Sebagian besar orang memandang indikator pencapaian kesuksesan hidup dari usia. Si A sudah pada posisi ini, si B masih begitu-begitu saja. Bagiku, usia hanyalah deretan numerik tanpa konklusi. Ia bebas dan bias makna. Yesus saat usia 25 tahun belum banyak mengeluarkan nubuat keillahian-Nya, pun begitu juga dengan Siddharta Gautama yang masih hidup dalam lingkungan istana. Kurt Cobain bahkan sudah terkenal dan punya banyak pengikut melebihi tiga sosok manusia luhur yang kusebutkan di atas. Saat Bill Gates mulai mencoba mengubah dunia dengan temuannya, Elon Musk di usia yang sama memberangkatkan manusia ke bulan. Tentu ini bukan apologi bahwa usia 25 adalah semena-mena tapi usia adalah tahapan formal numerikal yang datang setiap tahun. Kalau saja itu tak datang, berarti proses hidup menjadi sabatikal.

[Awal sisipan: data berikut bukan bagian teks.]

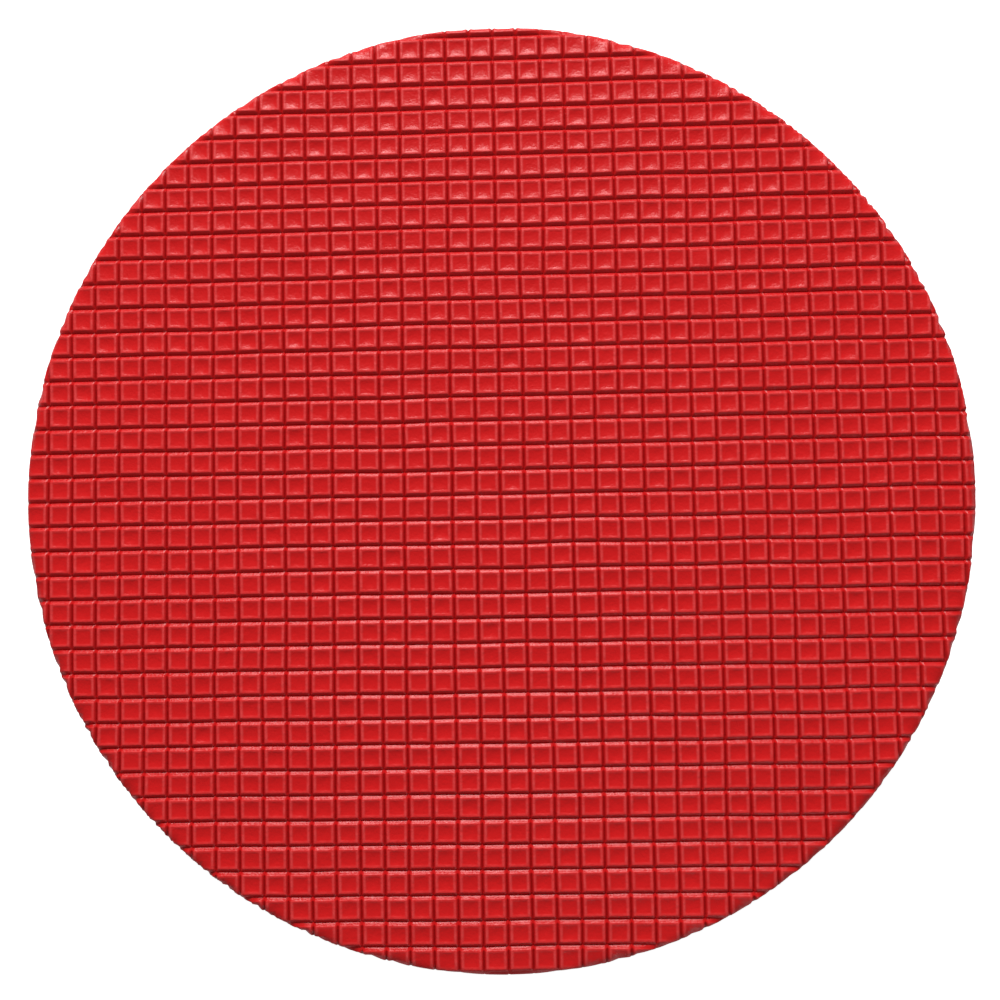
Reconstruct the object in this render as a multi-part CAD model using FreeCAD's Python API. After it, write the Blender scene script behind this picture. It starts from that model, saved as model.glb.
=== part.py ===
"""Round hard-shell case for a table tennis paddle and four balls.

Two moulded pans meet at a zipper that runs round the rim and fold about a fabric spine at the back.
Each pan is a red grid-embossed cover, a rigid core and a fabric lining. The base pan holds a die-cut
foam tray, and the lid pan holds a mesh pocket.

Frame: millimetres, +Z up, origin at the middle of the underside. The zipper's closed point and the
carry strap face -Y, and the spine is at +Y. Bearings are degrees from the front (-Y) towards +X.
"""
import FreeCAD
import Part
import math
import os

V = FreeCAD.Vector
UP = V(0, 0, 1)
NO_LENGTH = 0.01          # shorter than this counts as no length at all
CUT_PAST = 1.0            # how far a cutting tool runs past what it cuts

# Case
CASE_R = 140.0            # outside radius of the embossed cover
CASE_H = 60.0             # closed height
COVER_T = 1.6             # embossed vinyl cover
CORE_T = 3.0              # rigid moulded core
LINING_T = 0.8            # knitted lining
CORNER_R = 2.0            # cover's outside corner
CORE_INNER_CORNER_R = 2.0
PARTING_Z = CASE_H / 2
RIM_GAP = 6.0             # parting plane to each pan's cut edge

# Rim trim, an L-section edging over the cut edge
TRIM_T = 0.9
TRIM_LEG = 4.0

# Zipper
TAPE_T = 0.6
TAPE_EDGE_Z = 17.5        # sewn edge of the base tape
TAPE_GAP = 1.0            # tape edge to the parting plane
COIL_T = 2.4
COIL_GAP = 0.8            # coil to the parting plane
COIL_H = 2.4
STOP_LENGTH_DEG = 1.4
STOP_GROW = 0.3           # how much a stop stands out from the coil

# Fabric spine
SPINE_HALF_DEG = 10.4
SPINE_T = 1.2
SPINE_EDGE_Z = 15.0       # sewn edge of the base leaf
SPINE_GAP = 0.3           # leaf to the parting plane

# Bearings at which the rim's pieces end, from the spine's edge
TRIM_SHORT_DEG = 0.3
TAPE_PAST_DEG = 1.2
COIL_SHORT_DEG = 2.8
TRIM_END = 180 - SPINE_HALF_DEG - TRIM_SHORT_DEG
TAPE_END = 180 - SPINE_HALF_DEG + TAPE_PAST_DEG
COIL_END = 180 - SPINE_HALF_DEG - COIL_SHORT_DEG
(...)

Tanpa sadar, reformasi yang menggulingkan Soeharto telah bergulir cukup lama. Bagi manusia-manusia yang lahir pasca tahun 1990-an, nyatanya digit numerikal semakin terasa tinggi begitupun dengan apa yang telah dilewati dan tantangan zaman yang berbeda. Usia 25, 26, 27, 28, 29, hingga 30 saat ini, adalah orang-orang yang pada saat itu hafal mati program Indosiar di Minggu pagi. Setelah Beyblade, Crush Gear, lalu Power Ranger. Namun saat ini, banyak dari kita yang bangga berkalung nametag sebagai karyawan start-up, pekerja milenial, atau bahkan PNS dan pengusaha. Dunia (kita) sudah berubah, seraya masih mencaci dosa boomers di sekeliling kita. Tak apa kawan, kuingatkan kembali, 25 yang bedebah itu bisa kita lewati, lantas sudah siap menyongsong 35? 45? 55? Atau bahkan 85?

Betul kata Gie, mati muda terkadang merupakan peruntungan paling baik. Tapi kalau bisa hidup kaya raya dan abadi seperti Ratu Elizabeth, kenapa tidak?